**Work to be completed:** Copy exactly the lines from the one containing "build_waistband(group)" through the one containing "its worn form.", both included, and nothing else.

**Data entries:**
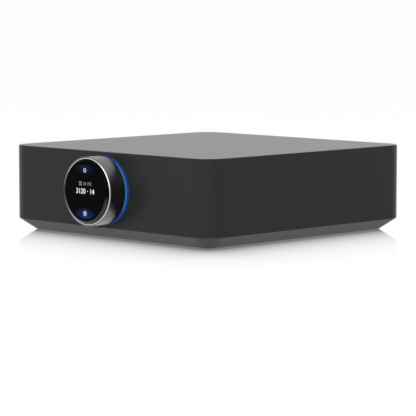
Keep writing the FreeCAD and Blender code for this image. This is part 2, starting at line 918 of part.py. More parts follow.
def post_flange(x, z):
    points = [
        (post_shaft_radius, panel_inner_y), (post_neck_radius, panel_inner_y),
        (post_neck_radius, panel_outer_y), (post_flange_radius, panel_outer_y),
        (post_flange_radius, panel_outer_y + post_flange_thickness - post_flange_chamfer),
        (post_flange_radius - post_flange_chamfer, panel_outer_y + post_flange_thickness),
        (post_shaft_radius, panel_outer_y + post_flange_thickness),
    ]
    return turned_rear(points, x, z)


def post_shaft(x, z):
    tip = panel_outer_y + post_shaft_reach
    shaft = rod_y(post_shaft_radius, x, z, terminal_board_y, tip)
    shaft = shaft.cut(rod_y(post_bore_radius, x, z, tip - post_bore_depth, tip + overshoot))
    wire_y = panel_outer_y + post_wire_hole_offset
    return shaft.cut(rod_z(post_wire_hole_radius, x, wire_y, z - post_flange_radius, z + post_flange_radius))


def post_nut(x, z):
    nut = hexagon_y(post_nut_size, x, z, panel_inner_y - post_nut_thickness, panel_inner_y)
    return nut.cut(rod_y(post_shaft_radius, x, z, panel_inner_y - post_nut_thickness - overshoot,
                         panel_inner_y + overshoot))


def cap_back_y():
    return panel_outer_y + post_flange_thickness + cap_gap


def insert_back_y():
    return cap_back_y() + cap_skirt_length


def insert_front_y():
    return cap_back_y() + cap_length - cap_end_wall


def post_insert(x, z):
    bore = post_shaft_radius + insert_clearance
    points = [
        (bore, insert_back_y()), (bore + insert_wall, insert_back_y()),
        (bore + insert_wall, insert_front_y()), (bore, insert_front_y()),
    ]
    return turned_rear(points, x, z)


def post_cap(x, z):
    bore = post_shaft_radius + insert_clearance + insert_wall + insert_clearance
    skirt_bore = post_shaft_radius + cap_skirt_clearance
    back = cap_back_y()
    front = back + cap_length
    seat_back = insert_back_y() - insert_clearance
    seat_front = insert_front_y() + insert_clearance
    points = [
        (skirt_bore, back), (cap_radius - cap_back_chamfer, back),
        (cap_radius, back + cap_back_chamfer), (cap_radius, front - cap_front_chamfer),
        (cap_radius - cap_front_chamfer, front), (cap_mouth_radius, front), (cap_mouth_radius, seat_front),
        (bore, seat_front), (bore, seat_back), (skirt_bore, seat_back),
    ]
    cap = turned_rear(points, x, z)
    flute_centre = cap_radius + cap_flute_radius - cap_flute_depth
    for i in range(cap_flutes):
        angle = 2 * math.pi * i / cap_flutes
        cap = cap.cut(rod_y(cap_flute_radius, x + flute_centre * math.cos(angle),
                            z + flute_centre * math.sin(angle), back + cap_flute_back,
                            front - cap_flute_front))
    return cap


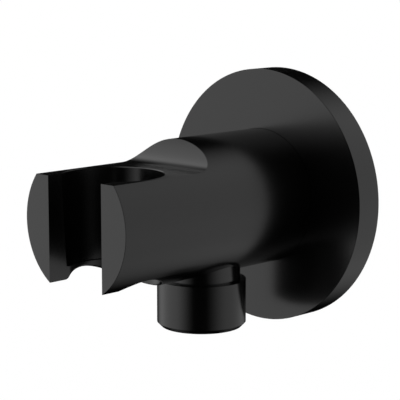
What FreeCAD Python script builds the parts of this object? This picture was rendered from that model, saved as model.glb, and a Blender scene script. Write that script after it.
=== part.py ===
"""Wall outlet elbow with a handset holder, for a shower hose with a half inch nut.

The origin is on the wall, where the inlet's axis crosses it. +Z is up, and the holder's tip
points along -Y, away from the wall. Lengths are in millimetres.
"""
import FreeCAD, Part
import os
import Sketcher
from FreeCAD import Vector

doc = FreeCAD.newDocument("wall_outlet_elbow")
sheet = doc.addObject("Spreadsheet::Sheet", "Sizes")

# Driving sizes. A distance is measured from the wall, a height or depth from the barrel's axis.
SIZES = {
    # Tapered socket for the handset, and the slot that its hose passes through
    "socket_top_radius": 11.4,
    "socket_taper": 0.7,
    "socket_lead": 0.15,
    "socket_inset": 11.3,
    "socket_foot_round": 0.5,
    "lip_step": 0.5,
    "lip_ramp": 0.2,
    "lip_land": 1.7,
    "slot_hold": 2.1,
    # Flat and step on the holder's top
    "flat_cut": 6.0,
    "step_land": 2.85,
    "step_upright": 0.5,
    # Barrel
    "cheek_wall": 4.8,
    "barrel_reach": 66.6,
    "shoulder_gap": 1.0,
    "edge_break": 0.06,
    # Threaded ends, at the crest size of a half inch pipe thread
    "thread_radius": 10.45,
    "thread_lead": 1.0,
    "inlet_length": 12.0,
    "outlet_distance": 27.6,
    "neck_height": 1.1,
    "neck_relief": 1.35,
    "collar_length": 11.25,
    # Waterway, wider inside each threaded end
    "inlet_seat_radius": 7.0,
    "inlet_bore": 6.2,
    "outlet_seat_radius": 6.75,
    "outlet_bore": 6.0,
    "bore_break": 0.5,
    "bore_overrun": 3.0,
    "drill_tip": 3.6,
    # Wall flange
    "flange_face": 3.6,
    "flange_rim": 2.5,
    "flange_clearance": 0.05,
    "hub_wall": 4.7,
    "hub_gap": 0.6,
    # Sealing ring between the flange and the barrel
    "ring_section": 1.0,
    "ring_corner": 0.6,
    "ring_gap": 0.05,
    "ring_side_room": 0.3,
    # Seal between the flange and the wall
    "seal_width": 6.7,
    "seal_thickness": 3.5,
    "seal_clearance": 0.2,
}

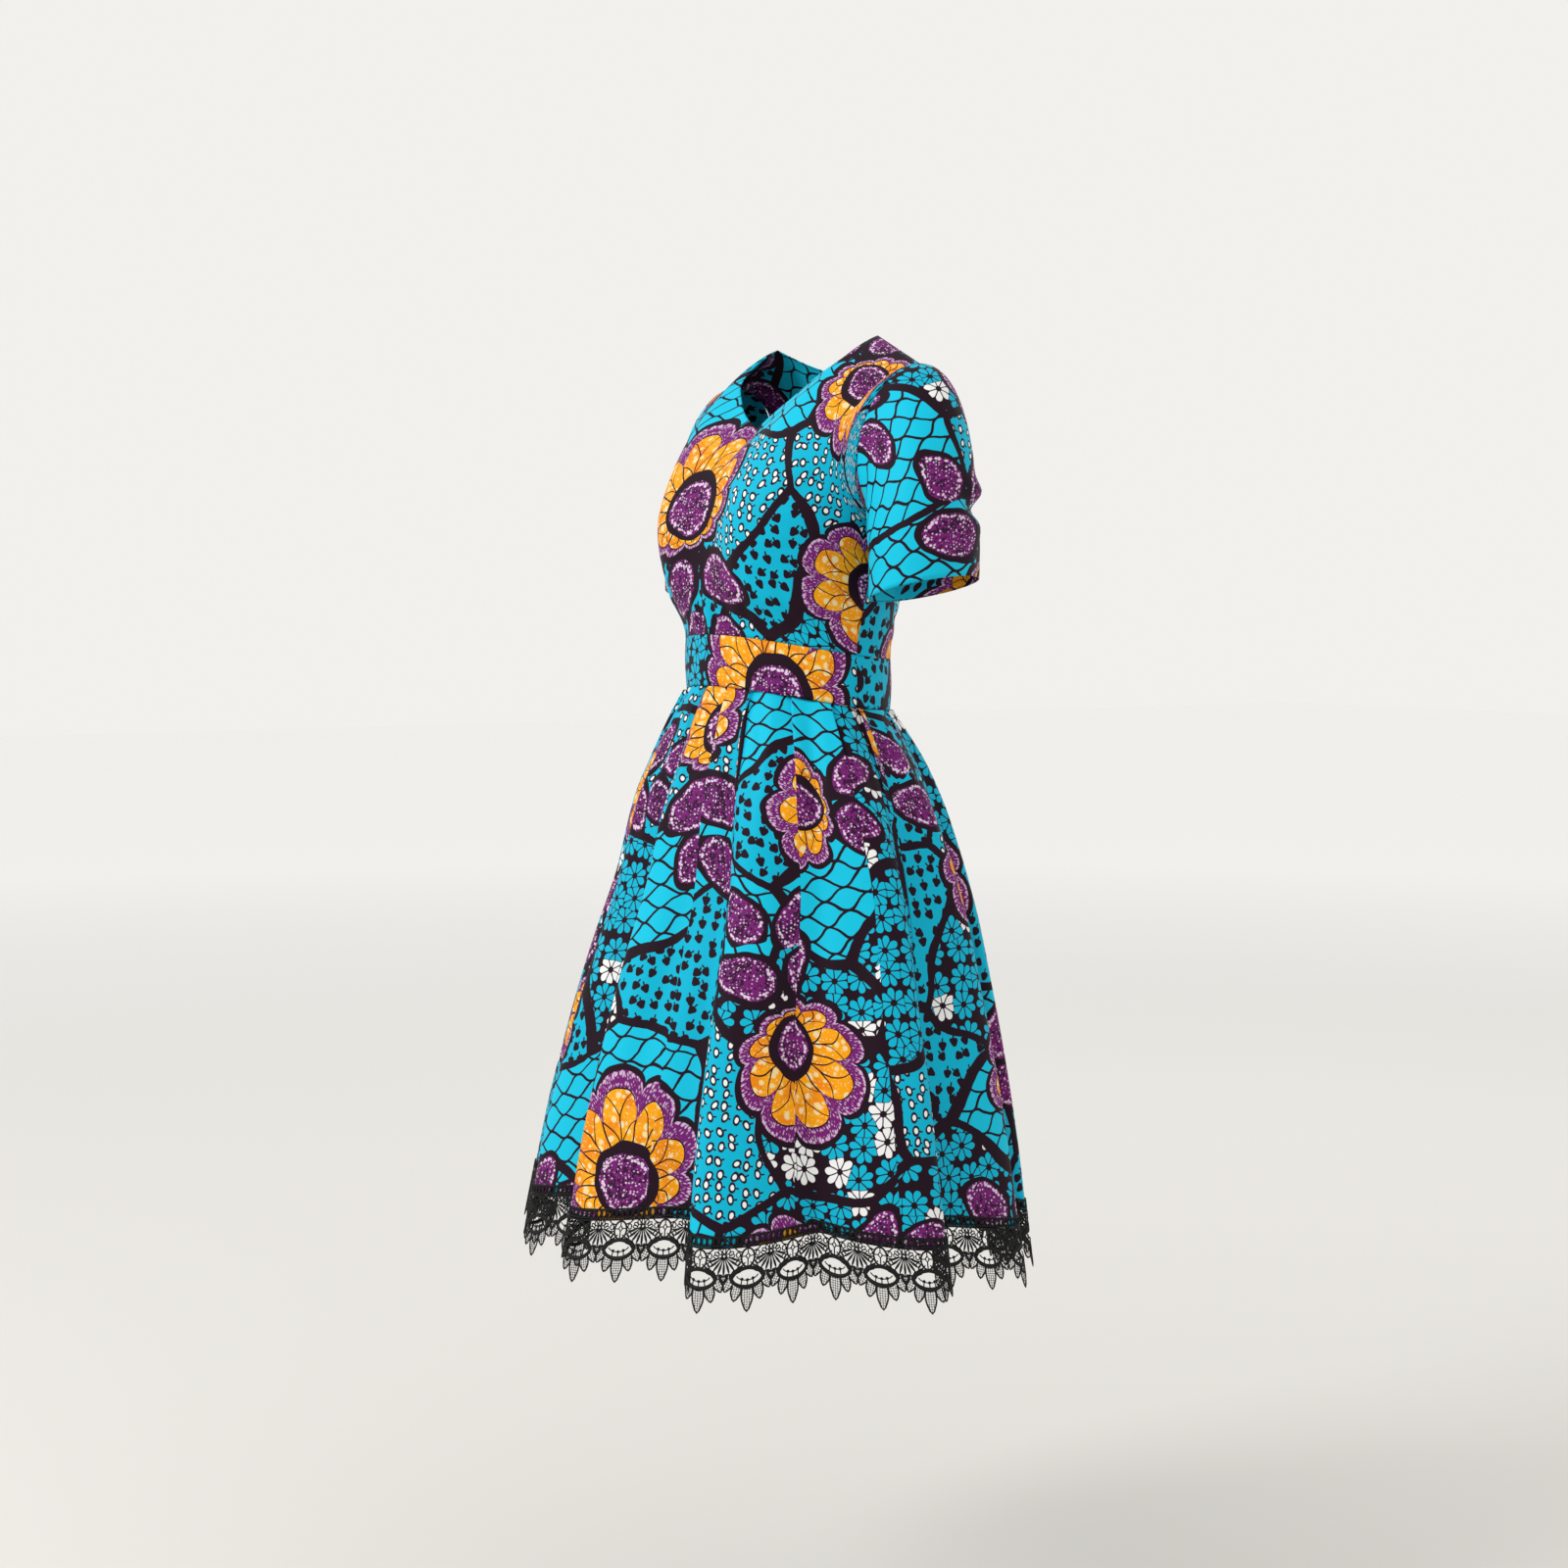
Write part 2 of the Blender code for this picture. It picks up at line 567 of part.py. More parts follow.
def lace_frames(columns):
    """Return, for each skirt column, its hem point, the outward direction and the way down."""
    frames = []
    for index, column in enumerate(columns):
        before = columns[index - 1][0]
        after = columns[(index + 1) % len(columns)][0]
        along_before = (column[0] - before).normalized()
        along_after = (after - column[0]).normalized()
        down = (column[0] - column[1]).normalized()
        outward = (along_before + along_after).cross(-down).normalized()
        narrowing = max(outward.dot(along_after.cross(-down).normalized()), LACE_MITRE_LIMIT)
        frames.append((column[0], outward / narrowing, down))
    return frames


def lace_columns(columns):
    """Return the lace columns round the hem, each from its lower edge up to its heading."""
    lift = SEAM_GAP + LACE_WALL
    result = []
    frames = lace_frames(columns)
    for index, (hem, outward, down) in enumerate(frames):
        station = LACE_STATIONS[index % FACETS_PER_REPEAT]
        along = (frames[(index + 1) % len(frames)][0] - hem).normalized()
        if station.tip_inset < 0.0:
            along = (hem - frames[index - 1][0]).normalized()
        rows = [hem + outward * lift + down * drop for drop in
                (station.heading, station.foot, station.eye_foot, station.bar, station.mouth_foot,
                 station.scallop)]
        tip = hem + outward * lift + down * station.tip + along * station.tip_inset
        rows.append(tip)
        result.append(list(reversed(rows)))
    return result


def build_lace(group, columns, left_seam):
    """Add the lace border in a front and a back stretch, with the gaps of each repeat cut through."""
    lace = lace_columns(columns)
    closed = lace + lace[:1]
    half_seam = 0.5 * SEAM_GAP
    for name, first, last in (("lace_front", 0, left_seam), ("lace_back", left_seam, HEM_FACETS)):
        open_cells = set()
        for facet in range(last - first):
            if (first + facet) % FACETS_PER_REPEAT == LACE_MOTIF_FACET:
                open_cells.update((facet, LACE_BOTTOM_ROW - row) for row in LACE_OPEN_ROWS)
            else:
                open_cells.add((facet, 0))
        panel = trim(closed[first:last + 1], half_seam, half_seam, 0.0, 0.0)
        add_wall(name, panel, make_material("thread_" + name, LACE_THREAD), group, LACE_WALL,
                 open_cells=open_cells)


def add_box(name, size, centre, group):
    """Add a box of this size about its centre."""
    bpy.ops.mesh.primitive_cube_add(size=1.0, location=centre)
    box = bpy.context.object
    box.name = name
    box.scale = size
    bpy.ops.object.transform_apply(location=False, rotation=False, scale=True)
    for owner in list(box.users_collection):
        owner.objects.unlink(box)
    group.objects.link(box)
    return box


def join_to(target, tool, cutters):
    """Unite a helper solid with a target through a Boolean modifier."""
    for owner in list(tool.users_collection):
        owner.objects.unlink(tool)
    cutters.objects.link(tool)
    tool.hide_render = True
    tool.display_type = "WIRE"
    union = target.modifiers.new("join_" + tool.name, "BOOLEAN")
    union.operation = "UNION"
    union.object = tool


def build_zip(group, cutters, back_edge):
    """Add the slider at the top of the centre-back seam and the pull tab that hangs from it."""
    top = back_edge[-1]
    below = back_edge[-2]
    down = Vector((0.0, below.y - top.y, below.z - top.z)).normalized()
    out = Vector((0.0, -down.z, down.y))
    seat = Vector((0.0, top.y, top.z)) + down * (ZIP_TOP_GAP + 0.5 * SLIDER_LENGTH) + out * SEAM_GAP
    lean = math.atan2(down.y, -down.z)
    turn = Matrix.Rotation(lean, 4, "X")
    metal = make_material("zip_slider", ZIP_METAL)
    slider = add_box("zip_slider", (SLIDER_WIDTH, SLIDER_DEPTH, SLIDER_LENGTH),
                     (0.0, 0.5 * SLIDER_DEPTH, 0.0), group)
    slider.data.materials.append(metal)
    bevel = slider.modifiers.new("soft_edges", "BEVEL")
    bevel.width = SLIDER_EDGE
    bevel.segments = SLIDER_EDGE_SEGMENTS
    axis_offset = SLIDER_DEPTH + SEAM_GAP + BARREL_RADIUS
    cheek_x = 0.5 * BARREL_LENGTH + SEAM_GAP + 0.5 * CHEEK_WIDTH
    place = Matrix.Translation(seat) @ turn
    for side in (-1.0, 1.0):
        cheek = add_box("cheek_%s" % ("right" if side < 0 else "left"),
                        (CHEEK_WIDTH, CHEEK_HEIGHT + CHEEK_SINK, CHEEK_LENGTH),
                        (side * cheek_x, SLIDER_DEPTH + 0.5 * (CHEEK_HEIGHT - CHEEK_SINK), 0.0), group)
        cheek.matrix_world = place @ cheek.matrix_world
        join_to(slider, cheek, cutters)
    slider.matrix_world = place @ slider.matrix_world
    build_pull(group, cutters, place, axis_offset)


def build_pull(group, cutters, place, axis_offset):
    """Add the pull tab, whose origin lies on its hinge axis between the slider's cheeks."""
    outline = bpy.data.curves.new("zip_pull_outline", "CURVE")
    outline.dimensions = "2D"
    outline.fill_mode = "BOTH"
    outline.extrude = 0.5 * PULL_THICKNESS - PULL_EDGE
    outline.bevel_depth = PULL_EDGE
    outline.bevel_resolution = 1
    outline.offset = -PULL_EDGE
    spline = outline.splines.new("POLY")
    end_radius = 0.5 * PULL_END_WIDTH
    half_neck = 0.5 * PULL_NECK_WIDTH
    neck_end = -PULL_NECK_SHARE * PULL_LENGTH
    corners = [(half_neck, 0.0), (half_neck, neck_end)]
    for step in range(PULL_END_STEPS + 1):
        turn = math.pi * step / PULL_END_STEPS
        corners.append((end_radius * math.cos(turn), -PULL_LENGTH + end_radius * (1.0 - math.sin(turn))))
    corners += [(-half_neck, neck_end), (-half_neck, 0.0)]
    spline.points.add(len(corners) - 1)
    for point, (x, y) in zip(spline.points, corners):
        point.co = (x, y, 0.0, 1.0)
    spline.use_cyclic_u = True
    guide = bpy.data.objects.new("zip_pull_guide", outline)
    group.objects.link(guide)
    evaluated = guide.evaluated_get(bpy.context.evaluated_depsgraph_get())
    mesh = bpy.data.meshes.new_from_object(evaluated)
    bpy.data.objects.remove(guide)
    shape = bmesh.new()
    shape.from_mesh(mesh)
    bmesh.ops.remove_doubles(shape, verts=shape.verts, dist=WELD_DISTANCE)
    bmesh.ops.recalc_face_normals(shape, faces=shape.faces)
    shape.to_mesh(mesh)
    shape.free()
    pull = bpy.data.objects.new("zip_pull", mesh)
    group.objects.link(pull)
    mesh.materials.clear()
    mesh.materials.append(make_material("zip_pull", ZIP_METAL))
    hinge = place @ Matrix.Translation((0.0, axis_offset, 0.0))
    pull.matrix_world = hinge @ Matrix.Rotation(math.radians(90.0), 4, "X")
    bpy.ops.mesh.primitive_cylinder_add(vertices=PIN_SEGMENTS, radius=BARREL_RADIUS, depth=BARREL_LENGTH,
                                        rotation=(0.0, math.radians(90.0), 0.0))
    barrel = bpy.context.object
    barrel.name = "pull_barrel"
    barrel.matrix_world = hinge @ barrel.matrix_world
    join_to(pull, barrel, cutters)


def main():
    """Build the dress from top to hem."""
    clear_scene()
    group = new_collection(COLLECTION)
    cutters = new_collection(CUTTERS)
    back_left = build_bodice(group)
    build_sleeves(group)
    build_waistband(group)
    positions = hem_positions()
    columns = skirt_columns(positions)
    left_seam = bisect.bisect_left(positions, LEFT_SEAM)
    back_seam = bisect.bisect_left(positions, BACK_SEAM)
    build_skirt(group, columns, left_seam, back_seam)
    build_lace(group, columns, left_seam)
    build_zip(group, cutters, back_left[-1])


main()
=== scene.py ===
"""A knee-length fit-and-flare dress in wax-printed cotton with a corded lace border, in its worn form.

Units are metres and +Z is up. The front faces -Y and the wearer's left side is +X.
Angles run round the body from centre front (0) over the left side (90) to centre back (180).
"""
import bisect
import logging
import math
from collections import namedtuple
from dataclasses import dataclass
from enum import Enum

import bpy
import numpy as np
from mathutils import Matrix, Vector


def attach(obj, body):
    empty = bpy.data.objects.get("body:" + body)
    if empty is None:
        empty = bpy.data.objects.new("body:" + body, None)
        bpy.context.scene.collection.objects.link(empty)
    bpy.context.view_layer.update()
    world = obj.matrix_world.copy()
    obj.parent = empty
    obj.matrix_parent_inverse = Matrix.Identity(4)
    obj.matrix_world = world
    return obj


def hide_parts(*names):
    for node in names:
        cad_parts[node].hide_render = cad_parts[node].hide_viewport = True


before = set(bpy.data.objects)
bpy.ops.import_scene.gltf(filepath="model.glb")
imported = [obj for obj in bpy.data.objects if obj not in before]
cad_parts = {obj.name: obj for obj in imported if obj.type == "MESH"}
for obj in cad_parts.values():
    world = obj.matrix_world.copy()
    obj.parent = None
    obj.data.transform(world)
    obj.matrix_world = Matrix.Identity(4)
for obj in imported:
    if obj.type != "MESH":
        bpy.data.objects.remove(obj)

LOG = logging.getLogger("dress")
TINY = 1e-12

# Cloth
CLOTH_THICKNESS = 0.0007
SEAM_PULL = 0.00015
TURN_IN = 0.0022
EDGE_ROLL = 0.0011

# Torso rings, from the waist seam up to the chest
TorsoLevel = namedtuple("TorsoLevel", "height half_width front_depth back_depth centre_y")
TORSO = tuple(TorsoLevel(*row) for row in (
    (-0.400, 0.1250, 0.095, 0.095, -0.036),
    (-0.340, 0.1250, 0.095, 0.095, -0.036),
    (-0.295, 0.1260, 0.096, 0.096, -0.036),
    (-0.250, 0.1320, 0.100, 0.099, -0.031),
    (-0.205, 0.1410, 0.100, 0.104, -0.024),
    (-0.165, 0.1470, 0.099, 0.106, -0.018),
    (-0.120, 0.1490, 0.097, 0.103, -0.013),
    (-0.080, 0.1490, 0.094, 0.099, -0.010),
))
BUST_X = 0.085
BUST_HEIGHT = -0.165
BUST_PUSH = 0.041
BUST_SPREAD_X = 0.046
BUST_SPREAD_UP = 0.050
BUST_SPREAD_DOWN = 0.064
BUST_FADE = 0.045
BUST_TURN_RATE = 2.2

# Tucks let into the front waist seam
TUCK_SPACING = 0.024
TUCK_REACH_X = 0.066
TUCK_HEIGHT = 0.062
TUCK_DEPTH = 0.0030
TUCK_RISE_RATE = 5.0

# Waistband
BAND_SIDE_HEIGHT = -0.303
BAND_TILT = 0.0125
BAND_FRONT_LIFT = 0.0075
BAND_WIDTH = 0.052
BAND_BULGE = 0.0012
BAND_ROWS = 14
BAND_COLUMNS = 220

# Top edge of the bodice: the point, and how far before it the cloth starts to turn
EdgePoint = namedtuple("EdgePoint", "x y z lead_x lead_y lead_z")
NECK_FRONT = tuple(EdgePoint(*row) for row in (
    (0.000, -0.073, -0.074, 0.000, -0.014, -0.022),
    (0.026, -0.070, -0.060, 0.001, -0.017, -0.024),
    (0.050, -0.060, -0.043, 0.002, -0.023, -0.025),
    (0.074, -0.045, -0.022, 0.002, -0.030, -0.025),
    (0.088, -0.018, -0.001, 0.001, -0.042, -0.023),
    (0.092, 0.012, 0.017, 0.000, -0.050, -0.018),
))
NECK_BACK = tuple(EdgePoint(*row) for row in (
    (0.000, 0.064, -0.014, 0.000, 0.008, -0.028),
    (0.022, 0.063, -0.013, 0.000, 0.009, -0.028),
    (0.050, 0.057, -0.009, 0.000, 0.013, -0.026),
    (0.080, 0.040, 0.003, 0.000, 0.024, -0.022),
    (0.092, 0.012, 0.017, 0.000, 0.042, -0.016),
))
SHOULDER_TIP = Vector((0.165, 0.0105, -0.0165))
SHOULDER_LEAD_FRONT = Vector((-0.010, -0.046, -0.012))
SHOULDER_LEAD_BACK = Vector((-0.010, 0.044, -0.010))
ARMHOLE_LEAD_SIDE = Vector((-0.012, 0.016, -0.020))
UNDERARM_LEAD = Vector((0.000, 0.000, -0.012))
UNDERARM_HEIGHT = -0.160
UNDERARM_Y = -0.0175
ARMHOLE_X = 0.1490
ARMHOLE_TOP_REACH = 0.016
ARMHOLE_HALF_DEPTH = 0.050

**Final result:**
    build_waistband(group)
    positions = hem_positions()
    columns = skirt_columns(positions)
    left_seam = bisect.bisect_left(positions, LEFT_SEAM)
    back_seam = bisect.bisect_left(positions, BACK_SEAM)
    build_skirt(group, columns, left_seam, back_seam)
    build_lace(group, columns, left_seam)
    build_zip(group, cutters, back_left[-1])


main()
=== scene.py ===
"""A knee-length fit-and-flare dress in wax-printed cotton with a corded lace border, in its worn form.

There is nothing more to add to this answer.